What is the fastest SD card?

I've seen class 6, class 4etc etc

Sandisk Extreme iV? III?

"SD Speed Class Ratings
SDHC cards have SD Speed Class Ratings defined by the SD Association. The SD Speed Class Ratings specify the following minimum write speeds based on "the best fragmented state where no memory unit is occupied":[18]
Class 2: 2 MB/s
Class 4: 4 MB/s
Class 6: 6 MB/s
SDHC cards will often also advertise a maximum speed (such as 133x or 150x) in addition to this minimum Speed Class Rating. See section Speeds above for a further explanation.
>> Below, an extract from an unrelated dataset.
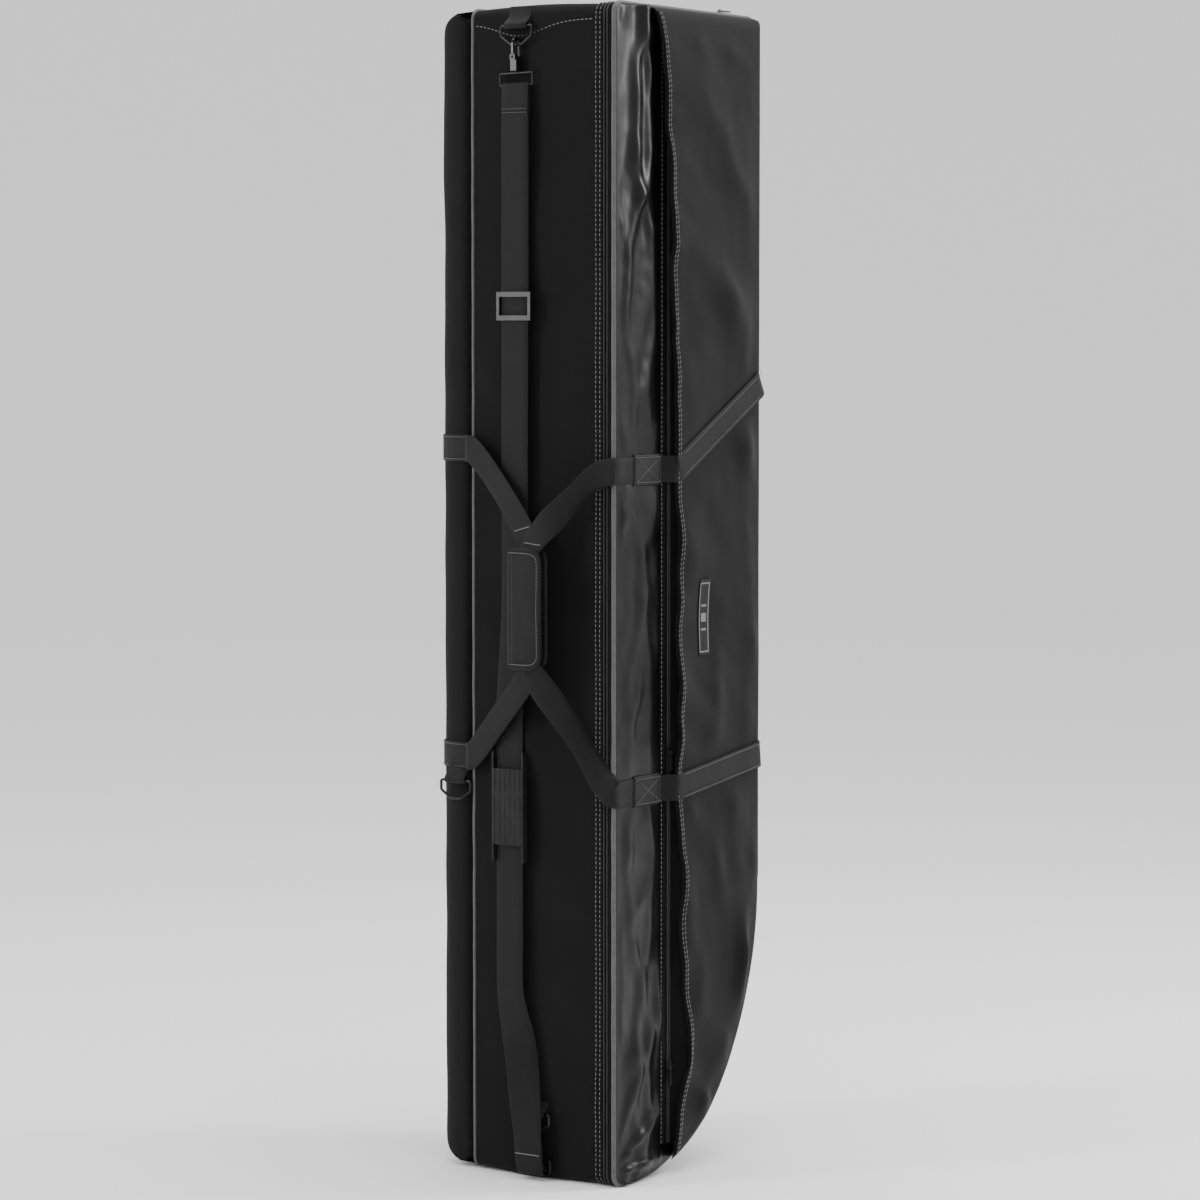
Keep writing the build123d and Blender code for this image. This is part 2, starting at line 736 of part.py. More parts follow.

One critical difference between the Speed Class and the maximum speed ratings is the ability of the host device to query the SD card for the speed class and determine the best location to store data that meets the performance required. "Maximum speed" ratings are quoted by the manufacturers but unverified by any independent evaluation process."

Speeds

There are different speed grades available which are measured with the same system as CD-ROMs, in multiples of 150 kB/s (1x = 150 kB/s). Basic cards transfer data up to six times (6x) the data rate of the standard CD-ROM speed (900 kB/s vs. 150 kB/s). High-speed cards are made with higher data transfer rates like 66x (10 MB/s), and high-end cards have speeds of 200x or higher. Note that maximum read speed and maximum write speed may be different, with maximum write speed typically lower than maximum read speed. Some digital cameras require high-speed cards (write speed) to record video smoothly or capture multiple still photographs in rapid succession. The SD card specification 1.01 allows for a maximum speed of 66x. Higher speeds of up to 200x are defined by specification 2.0.
The following table lists some common ratings and their respective maximum transfer rates.
Rating Speed (MB/s)
6x 0.9
32x 4.8
40x 6.0
66x 10.0
100x 15.0
133x 20.0
150x 22.5
200x 30.0
"

Anyone have any real world experience?